É o seguinte: Como sabes, é muito amplo o conceito de Criação. Damos o nome de criação a tudo o que promove a passagem do não-ser para a existência, de forma que são criações todos os produtos das artes, vindo a ser criadores ou poetas os respetivos artesãos. […] Na presença de tal criatura, ocorrem-lhe, de pronto, as mais elevadas expressões sobre o valor da virtude, os deveres e as aspirações dos homens bons e, de imediato, procura doutriná-la. Convivendo com a beleza, segundo penso, e em contacto com ela, gera e dá nascimento às coisas de que, havia muito, sua alma estava prenhe; perto ou longe, não pensa em mais ninguém, e cria juntamente com ele o produto dessa união. A comunhão de semelhante par é muito mais íntima do que, a que se observa entre pais e filhos, porque estreitada com laços afetivos muito mais firmes, visto possuírem em comum filhos mais belos e mais imortais (Banquete, 205c, 209c).
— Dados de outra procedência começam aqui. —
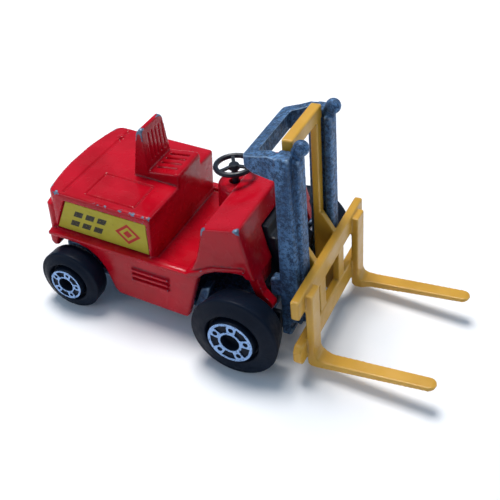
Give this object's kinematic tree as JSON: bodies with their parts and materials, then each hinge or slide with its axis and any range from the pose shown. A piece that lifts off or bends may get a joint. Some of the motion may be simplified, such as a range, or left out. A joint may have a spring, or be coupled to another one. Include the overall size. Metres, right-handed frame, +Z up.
{
  "type": "toy forklift",
  "caption": "small die-cast toy forklift truck with a red body, a tilting metal mast, a sliding yellow fork carriage, a steering wheel and rolling wheels",
  "frame": {"origin": "centre of the toy's bounding box in plan, on the ground the wheels stand on", "axes": "+X is forward, from the tail to the fork tips; +Y is the driver's left; +Z is up"},
  "size_m": [0.0629, 0.0322, 0.0353],
  "materials": {
    "red_enamel": "glossy red stove enamel on a zinc casting, chipped to bare metal at the edges",
    "black_plastic": "black moulded plastic with a slight sheen",
    "tyre_plastic": "hard black plastic, lightly scuffed on the tread",
    "silver_foil": "hot-stamped silver foil, slightly worn",
    "yellow_label": null,
    "axle_steel": "plain drawn steel",
    "bare_zinc": "dull unpainted zinc die casting with a fine grain",
    "yellow_plastic": "deep yellow moulded plastic with a satin shine"
  },
  "bodies": {
    "truck": {"body_casting": "red_enamel", "label_right": "yellow_label", "label_left": "yellow_label", "base_plate": "bare_zinc", "base_rivet_rear": "axle_steel", "base_rivet_front": "axle_steel", "mast_bracket": "black_plastic", "front_axle": "axle_steel", "rear_axle": "axle_steel"},
    "front_right_wheel": {"wheel_front_right": "tyre_plastic", "hub_foil_front_right": "silver_foil"},
    "front_left_wheel": {"wheel_front_left": "tyre_plastic", "hub_foil_front_left": "silver_foil"},
    "rear_right_wheel": {"wheel_rear_right": "tyre_plastic", "hub_foil_rear_right": "silver_foil"},
    "rear_left_wheel": {"wheel_rear_left": "tyre_plastic", "hub_foil_rear_left": "silver_foil"},
    "steering": {"steering_wheel": "black_plastic"},
    "mast": {"mast_casting": "bare_zinc", "tilt_pin": "axle_steel"},
    "carriage": {"fork_carriage": "yellow_plastic"}
  },
  "joints": [
    {"name": "front_right_roll", "type": "hinge", "parent": "truck", "child": "front_right_wheel", "pos_m": [0.00342, -0.0134, 0.00675], "axis": [0, 1, 0], "continuous": true},
    {"name": "front_left_roll", "type": "hinge", "parent": "truck", "child": "front_left_wheel", "pos_m": [0.00342, 0.0134, 0.00675], "axis": [0, 1, 0], "continuous": true},
    {"name": "rear_right_roll", "type": "hinge", "parent": "truck", "child": "rear_right_wheel", "pos_m": [-0.02548, -0.0121, 0.0051], "axis": [0, 1, 0], "continuous": true},
    {"name": "rear_left_roll", "type": "hinge", "parent": "truck", "child": "rear_left_wheel", "pos_m": [-0.02548, 0.0121, 0.0051], "axis": [0, 1, 0], "continuous": true},
    {"name": "steering_turn", "type": "hinge", "parent": "truck", "child": "steering", "pos_m": [-0.00453, 0.0023, 0.023], "axis": [-0.1045, 0, 0.9945], "continuous": true},
    {"name": "mast_tilt", "type": "hinge", "parent": "truck", "child": "mast", "pos_m": [0.00682, 0, 0.0122], "axis": [0, 1, 0], "range_deg": [0, 8]},
    {"name": "fork_lift", "type": "slide", "parent": "mast", "child": "carriage", "axis": [-0.0872, 0, 0.9962], "range_m": [0, 0.018]}
  ]
}
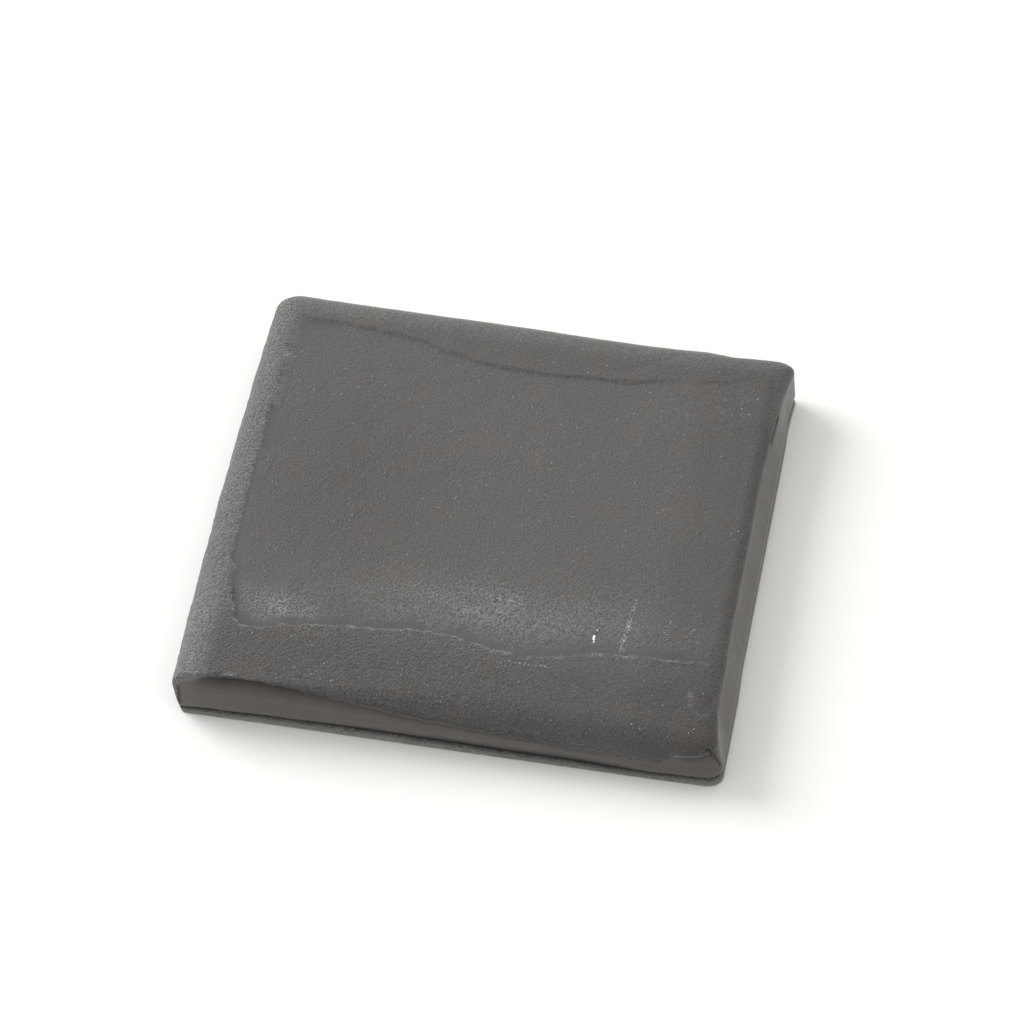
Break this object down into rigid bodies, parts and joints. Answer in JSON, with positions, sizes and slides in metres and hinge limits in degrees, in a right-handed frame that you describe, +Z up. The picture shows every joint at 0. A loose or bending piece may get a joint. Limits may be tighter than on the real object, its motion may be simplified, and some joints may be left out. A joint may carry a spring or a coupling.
{
  "type": "kneadable eraser slab",
  "caption": "Thin, nearly square slab of charcoal grey kneadable putty eraser, with one rolled side, cut sides and a shallow panel pressed into its top.",
  "frame": {"origin": "middle of the flat underside, where the slab rests", "axes": "+X along the width, from the rolled side to the cut side opposite; +Y across the depth, towards the back; +Z up through the thickness"},
  "size_m": [0.04, 0.038, 0.0048],
  "materials": {
    "putty": "matte, finely grained putty, smoother and satin where wrapping film pressed on it"
  },
  "bodies": {
    "root": {"putty_slab": "putty"}
  },
  "joints": []
}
No discurso de Diotima, no Banquete de Platão, situam-se no mesmo plano o sacrifício de dinheiro e de bens, a resolução dos grandes heróis da Antiguidade no esforço, no combate e na morte, para alcançarem o prêmio de uma glória duradoura, e a luta dos poetas e legisladores para deixarem à posteridade criações imortais do seu espírito. E ambas as coisas se explicam pelo poderoso impulso do homem mortal em busca da própria imortalidade. Constituem o fundamento metafísico dos paradoxos da ambição humana e da ânsia de honra! (Paideia, Jaeger, p. 36).

A poesia, assim, nos seus inícios, era uma atividade de criação relativa à música e aos metros. A poesia continua sendo uma passagem do não-ser para a existência. Diotima, nesse belo tratado sobre o amor, fala que ele é o anseio de imortalidade.  É perante a procriação, do corpo e da alma, que os mortais participam da eternidade. Neste sentido, cita três tipos de imortalidade associadas à poiesis: mediante a procriação sexual; a imortalidade do mérito e da fama gloriosa e, finalmente, perante o conhecimento e a virtude.

A visão da beleza de um corpo singular desperta a alma, mas o desejo suscitado na alma, em vez de permanecer nos corpos, avança e eleva-se até à própria beleza. O amante que parte do amor pelo corpo e se eleva, aprecia a beleza das almas e pode chegar a contemplar a beleza em si mesma. O sujeito está enamorado do princípio gerador de beleza, daquilo que faz com que os objetos sejam belos. Enquanto os amores heterossexuais permitem a geração física, o amor pelas ideias aponta para outro tipo de geração, gerar discursos, pensamentos, filhos do espírito.

A referência à imortalidade é o ponto que queria comentar. Notem-se as semelhanças que há entre a divisão de atividades por parte de Aristóteles (Práxis, Poiesis e Teoria) e a imortalidade em Platão. A consciência da nossa finitude é sublimada pela escrita no anseio de imortalidade que se dá na geração e procriação da beleza. A poesia sempre supõe uma pergunta pelo sentido que transcende a imanência do próprio poema. É uma pergunta pelo sentido no litoral que separa ao homem dos animais mediante a linguagem. Lemos no Timeu, de Platão:

Nenhum dos discursos que temos vindo a fazer sobre o universo poderia de algum modo ser proferido sem termos visto os astros, o Sol e o céu. Foi o facto de vermos o dia e a noite, os meses, o circuito dos anos, os equinócios e os solstícios que deu origem aos números que nos proporcionam a noção de tempo e a investigação sobre a natureza do universo. A partir deles foi-nos aberto o caminho da filosofia, um bem maior do que qualquer outro que veio ou possa vir alguma vez para a espécie mortal, oferecido pelos deuses (Timeu, 47 a-b).

A linguagem é causa, problema e solução à excisão que nos define como seres humanos. Foi o fato de vermos o dia e a noite fala Platão, a contemplação, das estrelas, aquilo que provocou a pergunta pelo tempo e a natureza do universo. “O sentido, acho, é a entidade mais misteriosa do universo”, dirá Leminski. As afirmações do filósofo da República e do poeta brasileiro têm sua base antropológica. A poesia, a poiesis, tem uma dimensão lúdica, mas vai além. Matar o tempo é tomar consciência da nossa finitude e sublimar a pulsão de morte.